Wenn Du einen komplexen Algorithmus schreibst und diesen in viele private Methoden aufteilst, dann kann es schon Sinn machen, diese auch separat zu testen. Du siehst im Fehlerfall dann wesentlich schneller, an welcher Stelle der Algorithmus auf die Nase fliegt.



			
				Atze hat gesagt.:
			
		

> testklassen wäre zwar oop-mäßig sinnvoller, aber um nur mal eben ne private methode aufzurufen zu viel aufwand. warum nicht einfach ne öffentliche methode? die kann ich ja nachher wieder entfernen. oder lasst ihr eure testklassen drin?   ???:L


Natürlich bleiben die Tests drin. :shock: Das ist doch grade der Sinn der Sache: man erweitert die Funktionalität und kann jederzeit überprüfen, ob durch Seiteneffekt evtl. bestehende Funktionalität zerschossen wurde.
Für Wegwerfcode brauche ich keinen Unittest zu schreiben. Da würde auch ne Main-Methode mit ein paar System.outs reichen (wie es wohl jeder gemacht hat, als man mit Programmieren anfing hehe).


----------



## Atze (25. Jul 2008)

dann kannst du auch deine testmethoden drin lassen!  immernoch weniger arbeit als klassen dafür zu erstellen.  oder?


----------



## byte (25. Jul 2008)

???

Ich schreibe keine Testmethoden in meinen Business-Objekten. Ich schreibe nur Unit- / Integrations-Tests und die liegen (natürlich) in separaten Klassen. Das hat in den richtigen Klassen nichts zu suchen und soll ja auch nicht mit ausgeliefert werden.

Es geht ja auch nicht darum, ob es Arbeit macht zu testen (im übrigen dauert das Erstellen einer Klasse nicht länger als das erstellen einer Methode).

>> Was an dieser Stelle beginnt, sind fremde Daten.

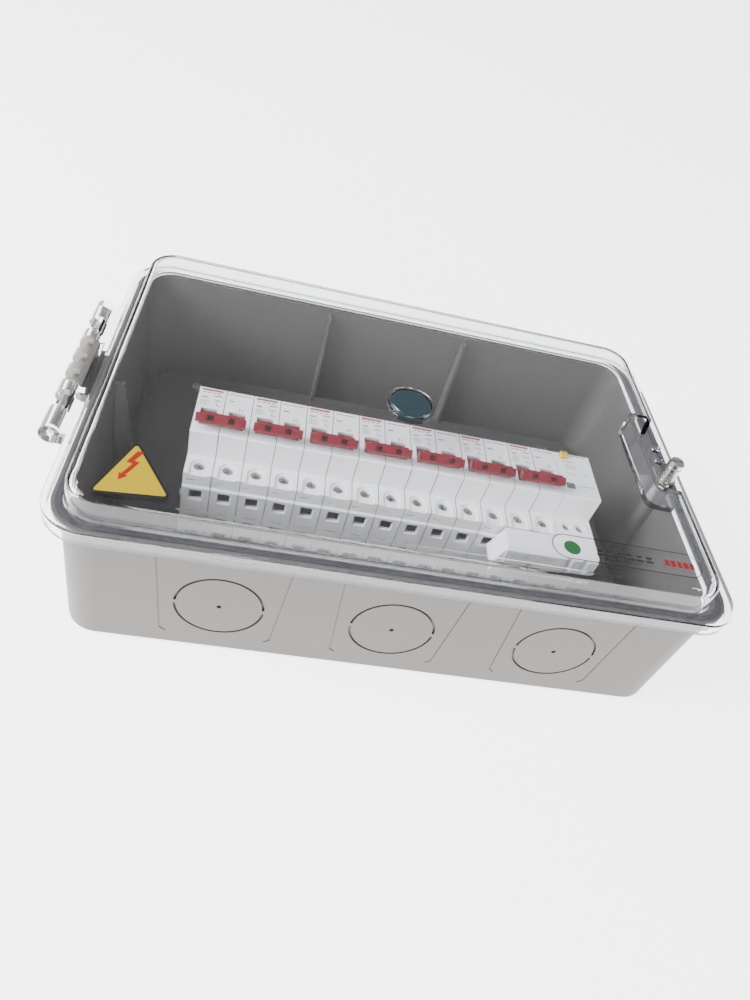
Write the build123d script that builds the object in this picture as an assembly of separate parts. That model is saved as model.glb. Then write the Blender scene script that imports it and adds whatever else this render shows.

Das testen Arbeit macht, ist wohl klar. Aber noch mehr Arbeit macht es, gar nicht zu testen.


----------



## maki (25. Jul 2008)

Atze hat gesagt.:
			
		

> dann kannst du auch deine testmethoden drin lassen!  immernoch weniger arbeit als klassen dafür zu erstellen.  oder?


Sag mal Atze, hast du denn Erfahrung mit Testframeworks (JUnit, TestNG, etc. pp.)?

Nicht böse sein, aber deine Aussagen hören sich nicht gerade danach an... dann wäre es wohl danaben hier Ratschläge zu geben und Verwirrung zu stiften...


----------



## Atze (25. Jul 2008)

ich habe wenig erfahrungen mit testcases, das stimmt. lediglich mit junit hab ich 2 mal gearbeitet.
deswegen sag ich ja, ich versteh euer problem nicht ganz, bzw kann da nicht so nachvollziehen, weil ich noch nicht vor dem problem stand.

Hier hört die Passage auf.